DIRITTI AL PUNTO – UNA RUBRICA DELL’AVVOCATO ANDREA BROGLIA

A tale quesito ha risposto la Corte di Cassazione Penale con la sentenza n. 8986/2020.

Un cittadino extracomunitario si rendeva responsabile dei reati di violenza sessuale, maltrattamenti in famiglia e lesioni personali aggravate nei confronti della compagna.

Nel corso del giudizio penale, l’imputato si difendeva sostenendo che si sarebbe dovuto dare rilievo alle particolari connotazioni culturali e religiose caratteristiche del proprio paese d’origine chiedendo quindi che il Giudice “giustificasse” tali condotte.

La Corte di Cassazione ha respinto con fermezza le tesi sostenute dall’imputato.

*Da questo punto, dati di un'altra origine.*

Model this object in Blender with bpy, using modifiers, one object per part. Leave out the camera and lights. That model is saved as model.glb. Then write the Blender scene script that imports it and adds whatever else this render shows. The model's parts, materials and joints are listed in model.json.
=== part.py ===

Non si può riconoscere una posizione di buona fede in chi, trasferitosi in un Paese diverso, con cultura e costumi diversi dai propri, presume di aver un diritto, non riconosciuto da nessuna norma di diritto internazionale, di proseguire in condotte che, seppur ritenute culturalmente accettabili nel Paese di provenienza, risultino oggettivamente incompatibili con le regole proprie della compagine sociale in cui ha scelto di vivere.

Sulla scorta di tali argomentazioni la Corte ha dichiarato inammissibile il ricorso e condannato il ricorrente alle spese.